The Dynamic Evolution of International Law – The Case for the More Purposeful Development of Customary International Law
DOI:
https://doi.org/10.26686/vuwlr.v49i4.5340Abstract
A fundamental underpinning of the ongoing relevance of international law is that of its ability to adapt and change to meet new developments and challenges including new technology, new (or newly developing) threats to both the public and the international order and newly developed practices, for example trans-border corporate and taxation practices. How then to effect that change?
The timely negotiation of treaties to deal with the subject matter of these new developments and challenges would be ideal but can be difficult due to a number of factors. The answer could lie in the more purposeful and expeditious development of customary international law – that is, by taking coordinated action, and by publicising that action and its legal basis.

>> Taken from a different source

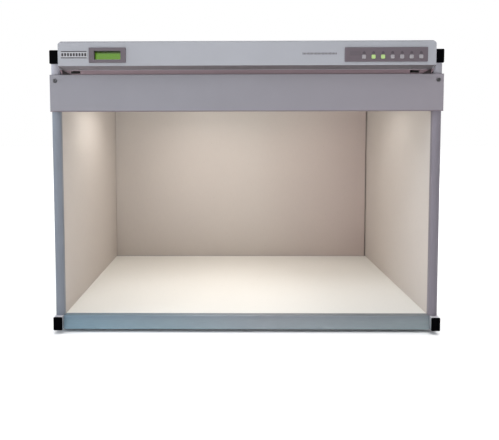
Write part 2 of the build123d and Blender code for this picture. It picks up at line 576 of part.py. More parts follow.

This will not result in changes to the law of the detail that might be expected in a treaty, but it could address particular issues of moment. Indeed, individual states may well see themselves as having no option but to take action to meet time sensitive and critical aspects of new developments and global challenges either alone or in concert with others with a view to the development of a more widespread custom. Initial characterisation of some such action as "illegal but justified" (or words along those lines), whilst a contradiction in terms, does at the very least point to a real need for a change in the law. An example of such purposeful action may well be the development of the customary international law of self-defence to support the use of force against non-state actors in certain circumstances – such as the force used by a number of states against the Islamic State of Iraq and the Levant (ISIL) in Syria on the basis of the collective self-defence of Iraq.